Four -- Pascal Siakam was the main positive to come from this game. He was sharp from the start, knocking down elbow jumpers and making quick reads to find his teammates open, and it carried through to a 25-point, 13-rebound, 7-assist effort that resembled what he'll bring after fully regaining his conditioning. Siakam got downhill and lived at the foul line, which was the only area he didn't capitalize as he was only 5-for-9, but he was able to get into the paint and force the Pistons into sending extra defenders. That downhill element is the main piece that is missing from the Raptors' offence, as Fred VanVleet is the only other player who consistently gets inside the paint. Hopefully, when both players are back, Nurse can ensure that at least one of the two is on the floor at all times so their offence doesn't fall into prolonged lulls.
Five -- It was encouraging to see Siakam's confidence in the fourth quarter. Siakam scored 10 points in the final frame, going 3-for-3 from the floor including a pull-up three, an and-one finish driving downhill, a hustling putback, and he was fouled at the rim on another two drives.

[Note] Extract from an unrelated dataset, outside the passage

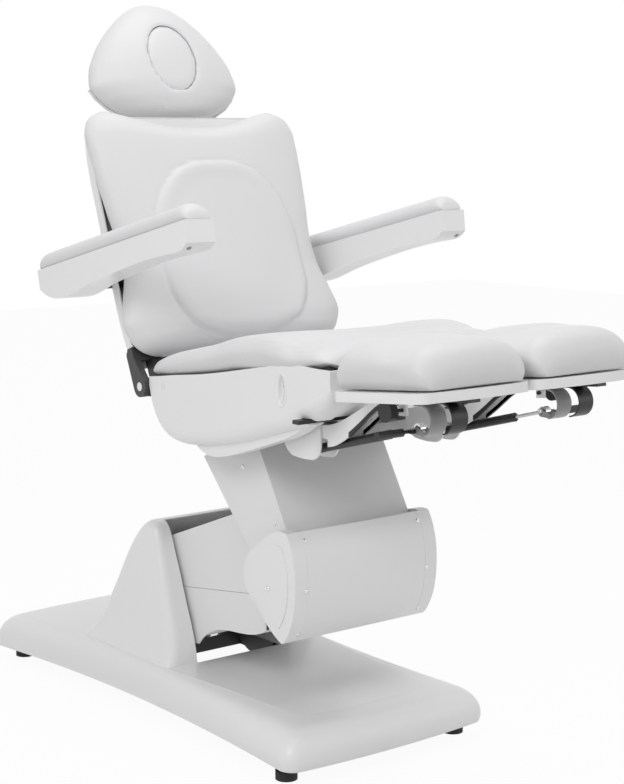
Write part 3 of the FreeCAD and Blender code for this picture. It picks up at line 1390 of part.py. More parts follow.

Siakam was dreadful in clutch scenarios last season, where he infamously missed a handful of looks at the final buzzer, and it dragged the team down as a whole because the Raptors didn't have a specific player who they could turn to during important moments.
As of right now, the book is still out as to who gets the last shot, but it does appear that the Raptors have a few options. OG Anunoby was certainly trustworthy in the Sixers game, Fred VanVleet has a history of making big shots, but Siakam could also be in the mix since he's pretty reliable at getting to his own shot. The deciding factor will be the consistency and trust he has in his jumper, which was sharp tonight.
Six -- The one unanswered question for the new starting five is who plays center. The Raptors have three like-sized options in Siakam, Anunoby, and Scottie Barnes, but they're all wing defenders and one of them will have to sacrifice and learn how to play in the middle. Anunoby is probably the best option of the three at the moment since Siakam generally lacks physicality down low, while Barnes is still learning the nuances of how to be an effective help defender at the NBA level. But so far, they haven't looked all that effective as a defensive trio, and if it doesn't click in soon, Nurse will have to make a difficult concession by taking out one of his productive starters for a traditional big in the middle.
Seven -- Goran Dragic was professional and ready when his time came. Dragic got the start in place of VanVleet, which might have come as a surprise since he was a healthy scratch for the last three weeks, but Nurse didn't want to disrupt his rotations by elevating a bench guard and having to play new lineups in the second unit. Dragic was solid in his minutes, knocking down two threes, getting inside the paint to scramble the defence before kicking it out, and generally displaying the craftiness of an accomplished veteran. It's satisfying to see him still able to set up the drive to his right, before crossing over and attacking with his preferred left hand. Dragic even showed good compete on a few occasions defensively, knocking the ball loose twice while in a mismatch against Jerami Grant in the post.
Eight -- Malachi Flynn's short stint paled in comparison. Flynn got dusted on a drive by Killian Hayes, and he didn't see the floor in the second half. Nurse has only trusted Flynn in very short stints, almost always as a counter for quicker second unit guards, and it's a giant red flag that Flynn only got four minutes in a game where VanVleet sat out. Maybe another stint in the G-League would help, if only to get Flynn some playing time. Dalano Banton went down to Mississauga for a game, and he's been in the rotation all season.
Nine -- Chris Boucher's redemption was short-lived. First, he may miss some time after biting hard on a pump fake at the rim and flipping over Stewart before landing hard on his back. Boucher was able to return to the game, but went to the locker room at the start of the fourth quarter and did not return. He was also back to making the same errors that characterized his game before the brief breakout against Philadelphia. Boucher chucked an ugly airball three in the third quarter, then followed up by fouling the jump shooter on a three on the very next possession. Consistency is just not something he is capable of.
Ten -- The curse of Dwane Casey lives on. The Raptors have been swept in the season series in two of the three seasons since they fired Casey in his Coach of the Year campaign in 2018, and Casey continued his torment tonight. After the game, Stewart admitted that the Pistons are especially motivated to play the Raptors because of what it means to their coach, which is a trend dating back to Casey's first return back to Toronto where he jumped onto the floor to celebrate at the final buzzer.